What you should explicitly caveat:

When generating tests from code-change context without spec, add this framing to your output:

**Prompt:**
Important: Generate test scenarios based on the observed behavior of the code change.
Flag each scenario with: "BEHAVIOR-DERIVED — verify against business requirements before
accepting as correct."

This prevents behavior-derived tests from being treated as spec-validated tests.

Compensation technique — derive spec from code and validate with stakeholders:

**Prompt:**
Based on this code change, describe the expected behavior as if you were writing
acceptance criteria.

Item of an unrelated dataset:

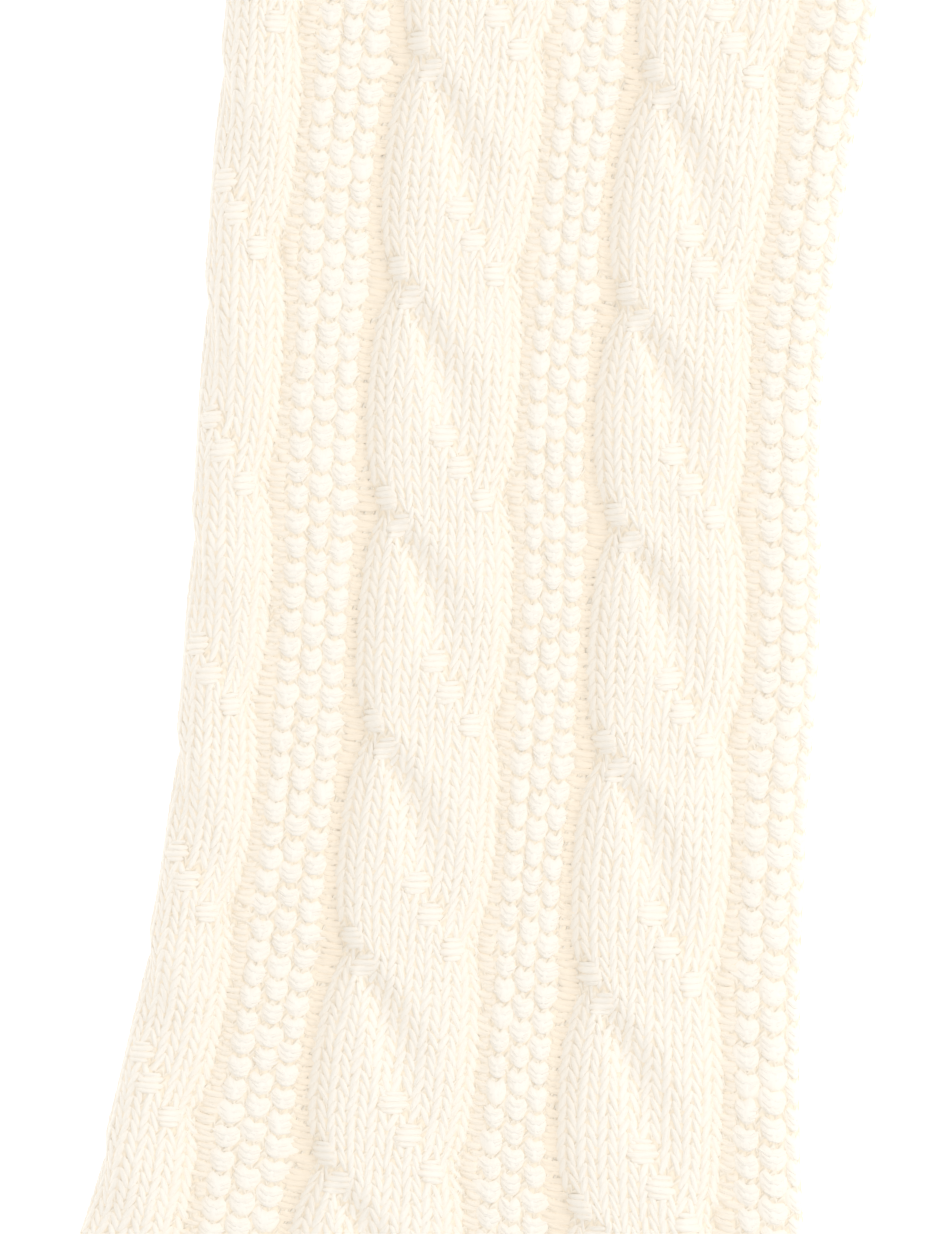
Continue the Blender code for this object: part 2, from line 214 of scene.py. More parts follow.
class FlatTube:
    """The flattened tube of the sock: where its surface lies, by distance round it and along it."""

    def __init__(self) -> None:
        """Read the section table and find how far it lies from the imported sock's origin."""
        table = np.array([[s.front_x, s.front_y, s.back_x, s.back_y] for s in SECTIONS])
        low, high = np.array(CAD_BOX[0]), np.array(CAD_BOX[1])
        shift = np.array([low[0] / MM - table[:, 0].min(), high[1] / MM - table[:, 1].max()])
        self.ends = table + np.tile(shift, 2)
        middle = (self.ends[:, :2] + self.ends[:, 2:]) / 2
        self.steps = np.hypot(*np.diff(middle, axis=0).T)
        self.stations = np.concatenate([[0.0], np.cumsum(self.steps)])
        rates = np.diff(self.ends, axis=0) / self.steps[:, None]
        before, after = self.steps[:-1, None], self.steps[1:, None]
        inner = (rates[:-1] * after + rates[1:] * before) / (before + after)
        self.slopes = np.vstack([rates[:1], inner, rates[-1:]])
        self.length = float(self.stations[-1])

    def folds(self, along: np.ndarray) -> tuple[np.ndarray, np.ndarray]:
        """Find both folds at distances along the sock.

        Args:
            along: distances from the cuff's edge, along the middle.

        Returns:
            The front fold's and the back fold's points, as X and Y.
        """
        cell = np.clip(np.searchsorted(self.stations, along) - 1, 0, len(self.steps) - 1)
        step = self.steps[cell][..., None]
        t = (along - self.stations[cell])[..., None] / step
        curve = (
            (2 * t**3 - 3 * t**2 + 1) * self.ends[cell]
            + (t**3 - 2 * t**2 + t) * step * self.slopes[cell]
            + (3 * t**2 - 2 * t**3) * self.ends[cell + 1]
            + (t**3 - t**2) * step * self.slopes[cell + 1]
        )
        return curve[..., :2], curve[..., 2:]

    def width(self, along: np.ndarray) -> np.ndarray:
        """Flat width at distances along the sock."""
        front, back = self.folds(along)
        return np.linalg.norm(back - front, axis=-1)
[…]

I will validate these derived requirements with the product owner.

Code change:
[paste diff or changed function]

Format as structured acceptance criteria (AC-1, AC-2, ...).

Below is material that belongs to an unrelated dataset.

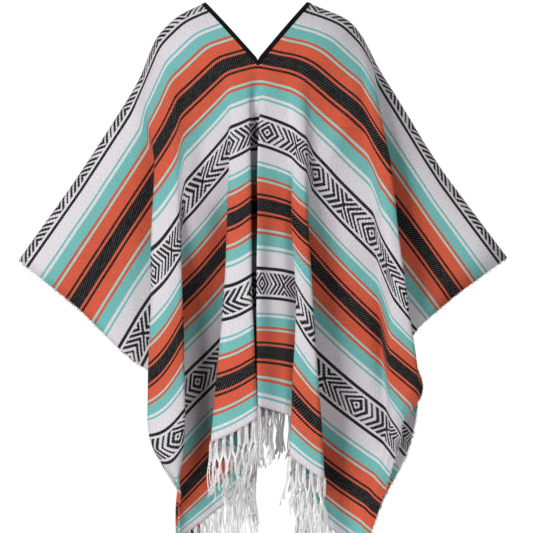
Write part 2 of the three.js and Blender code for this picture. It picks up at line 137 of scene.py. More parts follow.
RIGHT_FOLDS = [
    LEFT_FOLDS[0],
    ("middle tuck, near crease", 52, 1, (0, 6, 10), (0, 0),
     (6, 15, 27, 38, 46, 56), (-83, -93, -96, -98, -100, -104),
     (-129, -275, -428, -594, -736, -854), (2, 29, 25, 19, 13, 8)),
    ("centre panel, near edge", 63, 1, (0, 9, 14), (0, 0),
     (13, -1, -1, -1, -1, -1), (-83, -112, -134, -146, -150, -152),
     (-131, -271, -426, -588, -728, -838), (6, 44, 48, 46, 50, 56)),
    ("tuck behind the right ridge", 88, 1, (0, 4, 10), (4, -4),
     (65, 67, 82, 93, 100, 99), (-80, -104, -112, -112, -121, -130),
     (-139, -296, -447, -602, -745, -876), (65, 126, 140, 226, 182, 178)),
    ("right ridge, near edge", 101, 1, (0, 6, 9), (0, 0),
     (71, 74, 69, 78, 70, 66), (-82, -112, -131, -142, -147, -152),
     (-141, -300, -452, -622, -820, -938), (71, 137, 150, 240, 250, 265)),
    ("right ridge, far edge", 130, -1, (0, 9, 14), (-6, 4),
     (94, 97, 105, 116, 130, 136), (-84, -120, -138, -150, -155, -157),
     (-151, -322, -489, -685, -880, -987), (97, 190, 200, 311, 340, 357)),
    ("tuck at the panel", 143, -1, (0, 7, 10), (0, 0),
     (103, 108, 90, 71, 76, 76), (-82, -98, -94, -80, -82, -84),
     (-156, -352, -520, -724, -920, -1023), (105, 215, 250, 386, 420, 441)),
    ("step at the lobe", 168, 0, (0, 0, 0), (-4, 6),
     (223, 246, 256, 265, 227, 197), (-66, -64, -62, -60, -106, -110),
     (-254, -494, -690, -886, -1033, -1128), (265, 403, 487, 622, 655, 672)),
    ("crown of the lobe", 186, 0, (0, 0, 0), (0, 0),
     (242, 279, 268, 275, 233, 204), (-88, -108, -118, -104, -110, -114),
     (-292, -578, -742, -901, -1040, -1134), (307, 504, 530, 645, 671, 683)),
    ("right lobe, far edge", 204, -1, (12, 2, 0), (0, 0),
     (273, 310, 328, 283, 239, 208), (-86, -106, -118, -102, -110, -114),
     (-342, -624, -790, -911, -1046, -1138), (368, 557, 645, 662, 681, 690)),
    ("tuck under the right arm", 240, -1, (10, 0, 0), (0, 0),
     (237, 273, 335, 287, 244, 212), (-52, -64, -108, -100, -110, -114),
     (-391, -662, -799, -918, -1050, -1142), (437, 630, 672, 680, 690, 694)),
    ("middle of the right sleeve", 480, 0, (0, 0, 0), (0, 0),
     (341, 296, 338, 290, 248, 214), (-36, -64, -106, -100, -110, -114),
     (-523, -687, -806, -922, -1052, -1144), (567, 668, 690, 694, 698, 701)),
    ("right selvedge", 705, 0, (0, 0, 0), (0, 0),
     (407, 318, 341, 292, 250, 216), (-30, -62, -104, -100, -110, -114),
     (-617, -705, -812, -924, -1054, -1147), (705, 705, 705, 705, 705, 705)),
]
# The back hangs as deep as this share of the front, and spreads and rises by side and station.
BACK_DEPTH = 0.96
BACK_SPREAD = {"left": (0.97, 0.96, 0.95, 0.94, 0.94, 0.94), "right": (0.98, 0.99, 1.0, 1.11, 1.06, 1.03)}
BACK_RISE = {"left": (0, 4, 8, 12, 16, 20), "right": (0, 4, 4, -8, 0, 8)}
# Notches of the outline, by fold: the cloth length of its middle, its reach, and how far x moves.
LEFT_NOTCH, RIGHT_NOTCH = (706, 52), (552, 46)
NOTCHES = {
    "lobe, far edge": (*LEFT_NOTCH, 24), "tuck under the arm": (*LEFT_NOTCH, 20),
    "middle of the sleeve": (*LEFT_NOTCH, 18), "selvedge": (*LEFT_NOTCH, 16),
    "right lobe, far edge": (*RIGHT_NOTCH, -15), "tuck under the right arm": (*RIGHT_NOTCH, -18),
    "middle of the right sleeve": (*RIGHT_NOTCH, -19), "right selvedge": (*RIGHT_NOTCH, -20),
}
print(len(LEFT_FOLDS), "folds on the left,", len(RIGHT_FOLDS), "on the right")


# %% [markdown]
# ## From the table to a point of the cloth
# Between the stations a fold line is a smooth curve (Hermite). Above the first one it climbs to the
# shoulder: it falls steeply, then bends back over the top. The back is the same cloth seen from the
# other side, so its table is the front's with y turned round, and small changes that keep it from
# being a mirror.

# %% Fold lines
def lengths_along(line):
    """The length of a polyline up to each of its points."""
    return np.concatenate([[0], np.cumsum(np.linalg.norm(line[1:] - line[:-1], axis=1))])


def between(rows, known, wanted):
    """Rows of values at the wanted lengths, from those at the known ones."""
    return np.array([np.interp(wanted, known, column) for column in rows.T]).T


def at_lengths(line, lengths):
    """Points of a polyline at given lengths from its start."""
    return between(line, lengths_along(line), lengths)


def back_of(folds):
    """The same folds for the back."""
    rows = []
    for name, start, turn, roll, belly, xs, ys, zs, across in folds:
        sides = ["left" if x < 0 else "right" for x in xs]
        xs = [x * BACK_SPREAD[side][i] for i, (x, side) in enumerate(zip(xs, sides))]
        ys = [-y * BACK_DEPTH for y in ys]
        zs = [z + BACK_RISE[side][i] for i, (z, side) in enumerate(zip(zs, sides))]
        rows.append((name + ", back", start, turn, roll, belly, xs, ys, zs, across))
    return rows


def smooth_at(values, v):
    """A value between the stations, on a smooth curve."""
    last = len(STATIONS) - 1
    i = int(np.clip(np.searchsorted(STATIONS, v) - 1, 0, last - 1))

    def slope(k):
        a, b = max(0, k - 1), min(last, k + 1)
        return (values[b] - values[a]) / (STATIONS[b] - STATIONS[a])

    step = STATIONS[i + 1] - STATIONS[i]
    t = (v - STATIONS[i]) / step
    ends = values[i] * (1 + 2 * t) * (1 - t) ** 2 + values[i + 1] * t * t * (3 - 2 * t)
    return ends + step * (slope(i) * t * (1 - t) ** 2 - slope(i + 1) * t * t * (1 - t))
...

Share the output with your product owner or developer for validation before building your test plan on it. This creates a spec from code review — better than nothing, but must be validated.

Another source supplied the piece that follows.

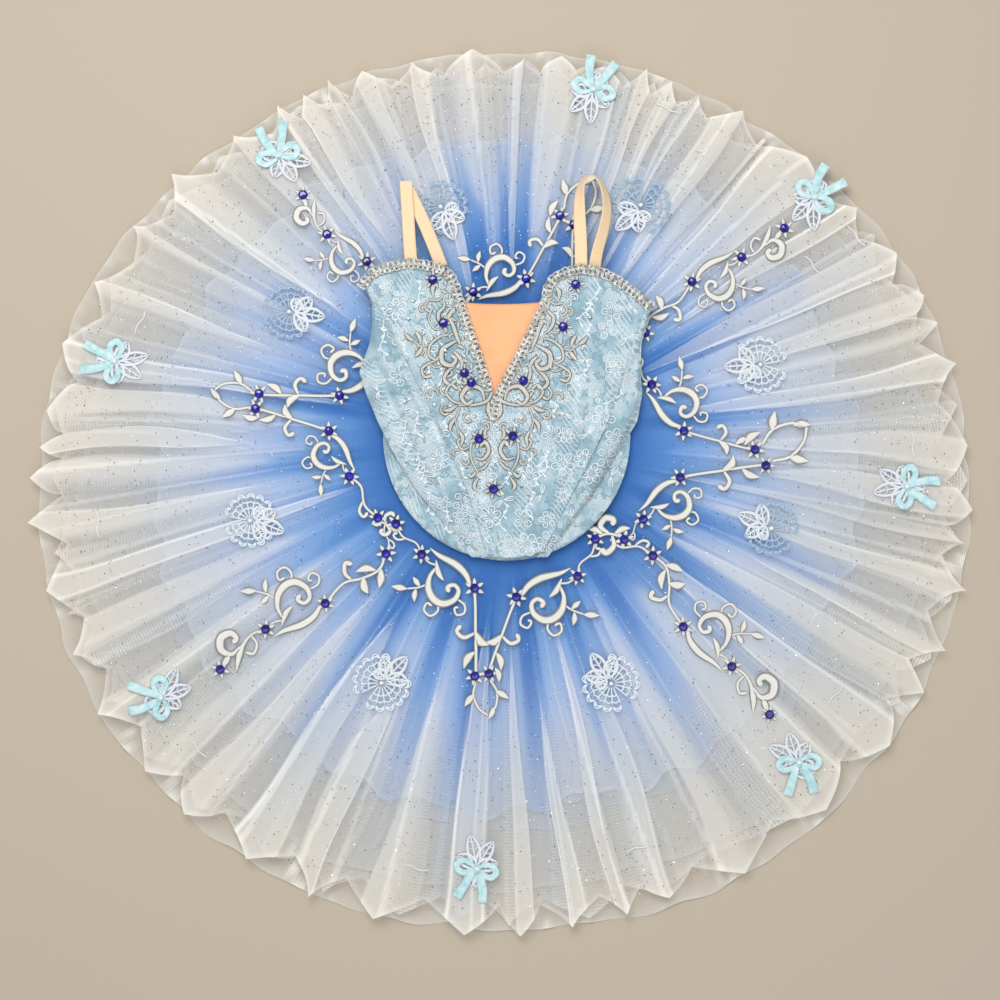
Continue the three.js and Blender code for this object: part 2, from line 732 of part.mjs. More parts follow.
for (const [k, place] of BUTTERFLIES.entries()) {
  placeMotif(`butterfly_${k + 1}`, butterflyShape(), wingThread, place.angle, place.reach);
}
for (const [k, place] of BOWS.entries()) {
  placeMotif(`bow_${k + 1}`, bowShape(), satin, place.angle, place.reach);
}

// The origin is exactly under the middle of the whole garment.
const middle = new THREE.Box3().setFromObject(tutu).getCenter(new THREE.Vector3());
tutu.position.set(-middle.x, -middle.y, 0);

export default tutu;
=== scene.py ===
import math

import bpy
import numpy as np
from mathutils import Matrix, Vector


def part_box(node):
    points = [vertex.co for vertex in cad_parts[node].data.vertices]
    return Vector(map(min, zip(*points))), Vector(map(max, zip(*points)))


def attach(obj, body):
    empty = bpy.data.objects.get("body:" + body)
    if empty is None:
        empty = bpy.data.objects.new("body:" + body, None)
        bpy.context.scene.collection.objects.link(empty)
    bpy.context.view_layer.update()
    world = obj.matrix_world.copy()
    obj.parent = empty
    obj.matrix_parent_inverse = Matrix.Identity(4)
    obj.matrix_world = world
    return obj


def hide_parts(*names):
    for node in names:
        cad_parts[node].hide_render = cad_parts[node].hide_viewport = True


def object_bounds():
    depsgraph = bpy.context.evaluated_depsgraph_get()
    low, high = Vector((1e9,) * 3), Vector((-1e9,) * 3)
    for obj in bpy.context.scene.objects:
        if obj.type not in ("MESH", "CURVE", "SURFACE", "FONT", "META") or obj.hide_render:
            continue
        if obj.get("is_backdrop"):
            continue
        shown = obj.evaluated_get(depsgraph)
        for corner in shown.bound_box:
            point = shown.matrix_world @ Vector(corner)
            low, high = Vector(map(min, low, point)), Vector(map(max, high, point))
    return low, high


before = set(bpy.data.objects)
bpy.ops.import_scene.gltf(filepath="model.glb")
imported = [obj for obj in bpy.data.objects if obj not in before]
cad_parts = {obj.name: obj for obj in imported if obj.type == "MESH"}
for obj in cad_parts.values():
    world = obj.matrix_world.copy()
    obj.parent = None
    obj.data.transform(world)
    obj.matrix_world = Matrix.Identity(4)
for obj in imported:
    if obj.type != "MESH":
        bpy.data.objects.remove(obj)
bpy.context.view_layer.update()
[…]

When Both Context Types Are Incomplete

Sometimes your spec is partial (covers happy paths, not errors) and your diff is large and touches many systems. Work incrementally:

Start with the highest-confidence AC and the most constrained diff sections
Generate tests for the parts you understand well
Explicitly mark scenarios for areas where context is incomplete: "NEEDS VERIFICATION — spec ambiguous on this behavior"
Use the AI to identify what additional context you need: "What information is missing from this prompt that would let you generate more precise test cases?"

The last technique is particularly powerful — the model will tell you exactly what it needed but didn't have.

Learning Tip: Develop a "context completeness" checklist you run before every AI-assisted test session: "Do I have spec context? Do I have code-change context? For each one that's missing, what's my compensation strategy?" This 30-second check prevents you from spending 20 minutes generating tests from incomplete context, only to discover the output is too vague to use. Incomplete context is not a blocker — but it requires deliberate compensation, not just optimism.